Depuis que nous sommes partis de Graspan, nous avons fait au delà de cent quatre-vingt-dix milles. Notre bataillon a reçu les compliments les plus flatteurs de toutes parts; des télégrammes de félicitations nous arrivent encore tous les jours. Le généralissime lui-même. Lord Roberts, nous a dit: Que nous pouvions marcher la tête haute et fière, que nous étions les égaux de n’importe quel régiment anglais. Dans toutes ces différentes batailles, c’est le lieutenant-colonel Pelletier, de Québec, et le lieutenant Ogilvie, qui se sont montrés les plus braves.

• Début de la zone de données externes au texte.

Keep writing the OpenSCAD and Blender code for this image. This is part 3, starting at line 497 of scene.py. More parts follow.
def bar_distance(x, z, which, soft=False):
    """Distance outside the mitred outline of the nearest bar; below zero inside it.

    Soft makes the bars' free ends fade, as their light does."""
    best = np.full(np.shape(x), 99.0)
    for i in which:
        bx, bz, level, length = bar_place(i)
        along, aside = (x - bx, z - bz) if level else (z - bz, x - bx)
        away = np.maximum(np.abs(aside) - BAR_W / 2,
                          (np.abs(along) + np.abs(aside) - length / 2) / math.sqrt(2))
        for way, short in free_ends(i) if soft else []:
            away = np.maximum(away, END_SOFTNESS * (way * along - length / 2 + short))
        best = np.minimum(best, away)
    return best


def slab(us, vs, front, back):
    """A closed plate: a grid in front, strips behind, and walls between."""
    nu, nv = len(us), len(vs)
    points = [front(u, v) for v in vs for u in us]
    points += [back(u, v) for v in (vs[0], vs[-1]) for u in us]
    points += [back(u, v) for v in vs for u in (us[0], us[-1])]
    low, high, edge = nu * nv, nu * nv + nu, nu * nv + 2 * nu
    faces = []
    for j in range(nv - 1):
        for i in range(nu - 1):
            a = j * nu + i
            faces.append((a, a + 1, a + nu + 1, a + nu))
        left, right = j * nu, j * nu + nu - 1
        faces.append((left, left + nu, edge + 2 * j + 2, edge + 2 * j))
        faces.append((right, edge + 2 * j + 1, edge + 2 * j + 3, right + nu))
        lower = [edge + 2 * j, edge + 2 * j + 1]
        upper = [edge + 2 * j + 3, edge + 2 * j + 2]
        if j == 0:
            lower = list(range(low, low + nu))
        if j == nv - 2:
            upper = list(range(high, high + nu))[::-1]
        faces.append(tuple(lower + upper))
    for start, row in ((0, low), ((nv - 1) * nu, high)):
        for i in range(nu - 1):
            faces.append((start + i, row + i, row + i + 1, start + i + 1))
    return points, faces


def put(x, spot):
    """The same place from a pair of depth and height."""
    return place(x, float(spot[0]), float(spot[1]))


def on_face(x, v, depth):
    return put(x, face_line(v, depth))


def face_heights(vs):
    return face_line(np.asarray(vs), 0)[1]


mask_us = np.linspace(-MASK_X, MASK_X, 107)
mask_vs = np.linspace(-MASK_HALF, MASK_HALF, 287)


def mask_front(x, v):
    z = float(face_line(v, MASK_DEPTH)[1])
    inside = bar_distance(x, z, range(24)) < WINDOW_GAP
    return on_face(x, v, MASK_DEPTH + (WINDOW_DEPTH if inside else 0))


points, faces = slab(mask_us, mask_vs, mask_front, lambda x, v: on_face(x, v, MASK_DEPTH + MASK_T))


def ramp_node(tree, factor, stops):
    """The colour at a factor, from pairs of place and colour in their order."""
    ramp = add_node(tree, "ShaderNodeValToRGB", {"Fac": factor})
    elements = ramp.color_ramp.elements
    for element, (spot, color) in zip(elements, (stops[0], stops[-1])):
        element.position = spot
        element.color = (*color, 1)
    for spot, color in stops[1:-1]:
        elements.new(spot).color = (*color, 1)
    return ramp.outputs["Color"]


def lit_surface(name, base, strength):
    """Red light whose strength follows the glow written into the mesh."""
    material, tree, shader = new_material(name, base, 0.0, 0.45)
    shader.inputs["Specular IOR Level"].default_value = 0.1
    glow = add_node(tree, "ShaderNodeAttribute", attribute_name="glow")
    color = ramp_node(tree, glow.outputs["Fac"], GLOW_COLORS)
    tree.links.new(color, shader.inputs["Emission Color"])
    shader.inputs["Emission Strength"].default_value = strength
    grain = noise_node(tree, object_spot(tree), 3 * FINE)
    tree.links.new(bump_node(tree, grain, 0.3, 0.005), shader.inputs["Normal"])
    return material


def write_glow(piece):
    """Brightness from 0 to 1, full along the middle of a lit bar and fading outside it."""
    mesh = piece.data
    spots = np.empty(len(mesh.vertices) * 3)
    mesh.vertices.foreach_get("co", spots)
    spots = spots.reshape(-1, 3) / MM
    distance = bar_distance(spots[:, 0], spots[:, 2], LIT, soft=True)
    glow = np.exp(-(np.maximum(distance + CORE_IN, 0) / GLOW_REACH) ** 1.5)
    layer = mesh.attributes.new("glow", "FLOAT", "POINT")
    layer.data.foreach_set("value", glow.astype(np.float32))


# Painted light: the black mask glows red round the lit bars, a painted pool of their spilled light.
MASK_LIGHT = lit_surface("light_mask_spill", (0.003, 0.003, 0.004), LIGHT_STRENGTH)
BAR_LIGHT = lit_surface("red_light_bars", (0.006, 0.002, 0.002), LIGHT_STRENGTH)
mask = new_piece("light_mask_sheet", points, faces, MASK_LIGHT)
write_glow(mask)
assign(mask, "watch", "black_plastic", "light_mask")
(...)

Quant à moi, je ne puis pas dire que j’ai eu peur, car j’allais au feu, à vrai dire, sans songer à la gravité de la situation; je prenais cela plutôt pour un exercice que pour la réalité. J’ai été étonné de moi-même. Vous pouvez parler sans crainte de moi; j’ai toujours suivi mon régiment partout, j’ai assisté à toutes les batailles et n’ai jamais tiré en arrière…

 

1er avril. — Bloemfontein est une très jolie ville sise dans une vallée et entourée de montagnes; elle n’est fortifiée que par deux forts situés sur ces montagnes; les rues sont larges et très bien pavées. Hier, notre régiment est encore parti pour la ligne de combat. Il paraît que les Boers sont à vingt-cinq milles d’ici et qu’ils sont au nombre de vingt mille.

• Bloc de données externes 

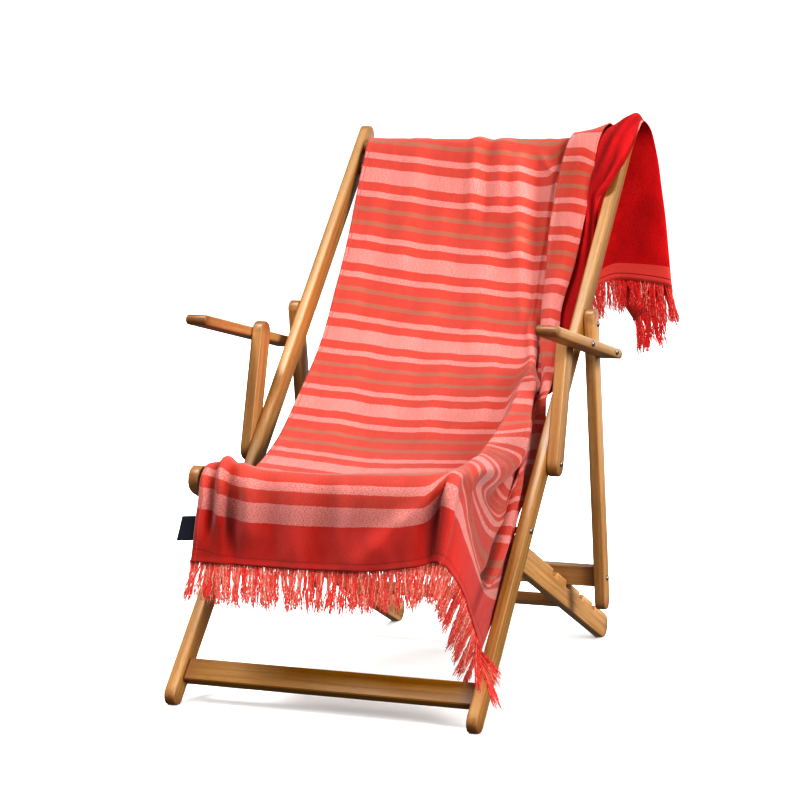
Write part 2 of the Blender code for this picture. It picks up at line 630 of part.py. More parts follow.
def build_label():
    """Bare woven label that stands out of the left side hem near the front end."""
    front = [(x, LABEL_PLACE, z) for x, z in LABEL_CORNERS]
    back = [(x, LABEL_PLACE + LABEL_THICK, z) for x, z in LABEL_CORNERS]
    faces = [(0, 1, 2, 3), (7, 6, 5, 4)]
    faces += [(i, i + 4, (i + 1) % 4 + 4, (i + 1) % 4) for i in range(4)]
    add_object("label", front + back, faces, NAVY_SATIN)


def stand_on_origin():
    """Move every mesh alike, so that the box round them all stands on the origin."""
    points = np.concatenate([[tuple(v.co) for v in obj.data.vertices] for obj in bpy.data.objects])
    low = points.min(axis=0)
    high = points.max(axis=0)
    middle = Vector(((low[0] + high[0]) / 2, (low[1] + high[1]) / 2, low[2]))
    for obj in bpy.data.objects:
        obj.data.transform(Matrix.Translation(-middle))


def main():
    for obj in list(bpy.data.objects):
        bpy.data.objects.remove(obj, do_unlink=True)
    build_chair()
    build_sling()
    build_towel()
    build_fringe("fringe_front", False, FRONT_STRANDS, CORNER_LEAN)
    build_fringe("fringe_rear", True, REAR_STRANDS, 0.0)
    build_label()
    for obj in bpy.data.objects:
        turn_outward(obj)
    stand_on_origin()


main()
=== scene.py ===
"""Looks of a hammam towel draped over a folding wooden deck chair.

The towel is one sheet: flat-woven stripes on the face, cut terry on the back. Its drape repeats the
tables of the solid's own lattice, in millimetres on the chair, and adds hems, wrinkles and puckers.
"""
import math
from functools import partial

import bmesh
import bpy
import numpy as np
from mathutils import Matrix, Vector


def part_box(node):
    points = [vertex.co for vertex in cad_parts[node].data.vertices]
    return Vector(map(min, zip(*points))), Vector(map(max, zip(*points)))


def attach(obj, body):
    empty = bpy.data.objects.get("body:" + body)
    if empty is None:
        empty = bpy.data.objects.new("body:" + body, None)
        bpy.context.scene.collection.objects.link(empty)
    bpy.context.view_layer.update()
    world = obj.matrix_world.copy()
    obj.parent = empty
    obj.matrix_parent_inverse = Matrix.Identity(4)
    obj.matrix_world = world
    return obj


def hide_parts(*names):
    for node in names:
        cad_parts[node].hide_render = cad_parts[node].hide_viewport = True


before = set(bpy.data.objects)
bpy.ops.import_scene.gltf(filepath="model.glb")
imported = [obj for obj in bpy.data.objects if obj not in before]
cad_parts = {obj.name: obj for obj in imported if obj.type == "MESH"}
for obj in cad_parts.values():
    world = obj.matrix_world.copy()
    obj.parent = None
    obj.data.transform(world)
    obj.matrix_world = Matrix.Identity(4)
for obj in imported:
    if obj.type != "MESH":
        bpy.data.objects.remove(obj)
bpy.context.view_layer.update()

MM = 0.001

# -------- the chair's own frame
# The tables below are in millimetres from the middle of the chair, under the front feet.
TOP_BAR = (0.0, 865.0, 999.0)       # x, y, z of the top crossbar's middle
LOW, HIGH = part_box("top_crossbar")
ORIGIN = np.array((LOW + HIGH) / 2) - np.array(TOP_BAR) * MM


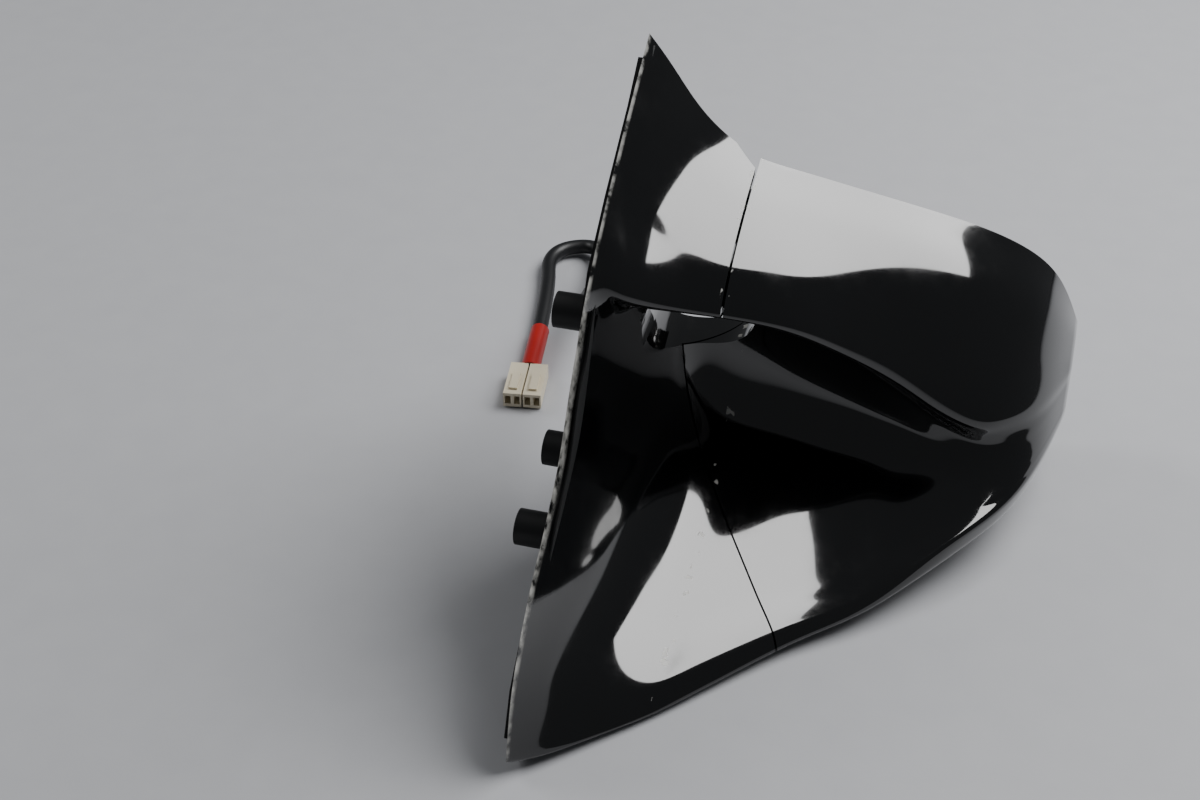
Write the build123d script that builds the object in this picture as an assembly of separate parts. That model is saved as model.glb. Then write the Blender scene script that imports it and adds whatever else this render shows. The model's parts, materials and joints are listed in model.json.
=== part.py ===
from build123d import *
import math
import os

# A left-hand door mirror with a fold-back head on two arms.  Millimetres.
# Frame: origin on the mounting face, +X outboard (away from the door), +Y rearward, +Z up.
# Base: a sail-shaped foot with two arms.  Head: carries the glass and swings on one vertical
# pivot line at the rear of the seam.  Air passes through the hole between the two arms.

# ---------------------------------------------------------------- driving dimensions
# shape of the body
SEAM_X = 48.0              # reach of the upper arm, mounting face to seam
HEAD_SPAN = 145.0          # seam to the outboard end
WALL = 2.6                 # moulded shell wall
FOOT_SLANT = 3.5           # most a slanted skin thickens within a station's plane, foot
HEAD_SLANT = 1.4           # and head
SEAM_GAP = 0.5             # half of the parting gap between base and head
RIM_SWEEP = 20.0           # degrees the glass opening is swept back towards its outer end
RIM_Y = 110.0              # where the plane of the glass opening crosses the seam
RIM_INBOARD = 5.0          # the rim starts this far outboard of the seam
RIM_LIP = 5.0              # width of the rim round the glass opening

PIVOT_Y = RIM_Y - 7.0      # fold pivot line, at the seam and just inside the rear wall
FOLD_DEG = 55.0            # how far the head folds back
SADDLE_X, SADDLE_Y = 25.0, 76.0     # where the lower seam turns at the saddle
TOE_X, TOE_Y = 88.0, -20.0          # where the lower seam meets the front lip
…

Les Anglais ont eu un échec, ce matin. Lord Roberts a reçu un ultimatum lui donnant vingt-quatre heures pour évacuer Bloemfontein, mais il n’a pas beaucoup l’air de s’occuper de cela. J’ai suivi le régiment quatorze milles, mais j’ai dû revenir sur mes pas; mes chaussures étaient défoncées et je souffrais de rhumatisme dans les jambes. Je suis revenu à Bloemfontein, chanceux de rencontrer une voiture en chemin. Arrivé à la ville, il était huit heures du soir, et je n’avais pas mangé depuis le matin; j’allai frapper à une porte pour me renseigner où je pourrais me procurer à manger, mais la dame qui vint me répondre me fit entrer et me servit un succulent souper. Je devais être chez des personnes très riches; la maison était somptueusement meublée; dans la salle à dîner, un pan de mur était couverte de belles fresques. Je suis retourné au camp vers dix heures et demie, et j’ai dû me coucher sans couverture, pas même de capote, la mienne étant restée sur les fourgons du train.

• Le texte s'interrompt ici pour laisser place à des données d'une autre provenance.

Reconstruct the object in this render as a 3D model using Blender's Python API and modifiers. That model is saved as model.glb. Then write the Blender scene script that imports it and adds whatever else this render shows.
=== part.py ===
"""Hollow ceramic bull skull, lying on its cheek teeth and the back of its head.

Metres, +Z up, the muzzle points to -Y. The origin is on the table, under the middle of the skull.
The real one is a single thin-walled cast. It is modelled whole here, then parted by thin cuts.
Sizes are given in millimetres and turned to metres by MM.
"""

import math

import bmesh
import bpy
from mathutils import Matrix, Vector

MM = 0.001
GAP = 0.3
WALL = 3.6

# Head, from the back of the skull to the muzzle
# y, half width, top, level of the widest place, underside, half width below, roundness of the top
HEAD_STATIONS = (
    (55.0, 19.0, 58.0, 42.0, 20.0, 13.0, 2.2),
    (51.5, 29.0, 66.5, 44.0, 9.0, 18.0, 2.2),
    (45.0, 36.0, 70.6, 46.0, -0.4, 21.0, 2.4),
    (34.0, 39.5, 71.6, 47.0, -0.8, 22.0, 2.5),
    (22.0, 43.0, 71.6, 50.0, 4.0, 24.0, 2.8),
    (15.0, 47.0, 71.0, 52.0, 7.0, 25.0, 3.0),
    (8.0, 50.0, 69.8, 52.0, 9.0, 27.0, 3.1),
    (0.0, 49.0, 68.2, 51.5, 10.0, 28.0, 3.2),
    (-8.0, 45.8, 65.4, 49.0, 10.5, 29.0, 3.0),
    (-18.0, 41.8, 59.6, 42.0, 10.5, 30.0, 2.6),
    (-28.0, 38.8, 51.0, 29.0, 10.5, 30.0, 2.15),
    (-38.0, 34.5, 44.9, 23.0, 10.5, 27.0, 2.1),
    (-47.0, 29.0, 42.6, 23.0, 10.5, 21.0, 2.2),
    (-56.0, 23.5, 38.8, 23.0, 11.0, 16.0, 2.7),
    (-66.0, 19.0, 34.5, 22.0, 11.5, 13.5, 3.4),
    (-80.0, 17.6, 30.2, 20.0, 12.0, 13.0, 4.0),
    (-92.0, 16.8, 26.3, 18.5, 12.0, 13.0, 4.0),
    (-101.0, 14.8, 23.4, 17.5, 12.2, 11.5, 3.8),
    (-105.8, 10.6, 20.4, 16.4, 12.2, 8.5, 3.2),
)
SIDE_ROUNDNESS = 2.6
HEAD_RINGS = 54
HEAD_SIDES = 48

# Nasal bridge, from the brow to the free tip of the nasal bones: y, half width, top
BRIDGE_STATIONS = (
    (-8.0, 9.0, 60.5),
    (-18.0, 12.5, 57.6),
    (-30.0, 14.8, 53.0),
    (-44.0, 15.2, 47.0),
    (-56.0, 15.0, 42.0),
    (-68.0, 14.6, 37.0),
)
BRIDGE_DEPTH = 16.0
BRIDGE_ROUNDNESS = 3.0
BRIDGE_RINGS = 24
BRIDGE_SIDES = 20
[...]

Vous devez remarquer que ma lettre est pas mal décousue; j’ai eu à la reprendre tant de fois. J’ai envoyé par la poste une boîte de chocolat de la reine; je me la suis procurée pour cinq schellings, pour remplacer la mienne, qui m’avait été volée, dans le temps. Dans la boîte, vous trouverez un certain nombre d’enveloppes que j’ai ramassées dans le laager des Boers, après la bataille du 27 février. J’ai reçu les journaux et vos lettres datées du 25 février, ainsi que les cigarettes, qui m’ont fait un énorme plaisir. Les cigarettes n’étaient pas trop sèches, mais elles étaient passablement aplaties; n’importe, quand on est à la guerre et que l’on ne peut s’en procurer qu’à deux schellings le paquet, ça fait du bien. Nous payons des prix fabuleux pour nous procurer les moindres douceurs; ainsi, nous payons le beurre, trois schellings; le sucre, deux schellings, et encore, ce n’est que de la cassonade; un petit pain, comme chez nous, vaut deux schellings.

Comme vous le voyez, avec notre prêt, il nous est bien difficile de satisfaire des appétits de Gargantua. Mais, après tout, je m’en console en songeant qu’il y a sous la calotte des cieux bien des êtres plus malheureux que nous sous ce rapport. Quant à moi, je suis content, heureux et joyeux. A la guerre comme à la guerre!…

Le capitaine Peltier est encore bien malade et n’a pas rejoint le régiment…Le colonel Pelletier, qui a été blessé à la bataille du 27, est revenu au régiment. Je vous assure que c’est un brave.

Excuser le papier sale; on n’a pas toujours les mains propres…Je vous embrasse de tout coeur, ma bien chère maman, et vous prie de croire à la sincère affection de…Votre fils tout dévoué,

  • LUCIEN – C. VALLÉE, Caporal à la Cie F, R. C. R. I.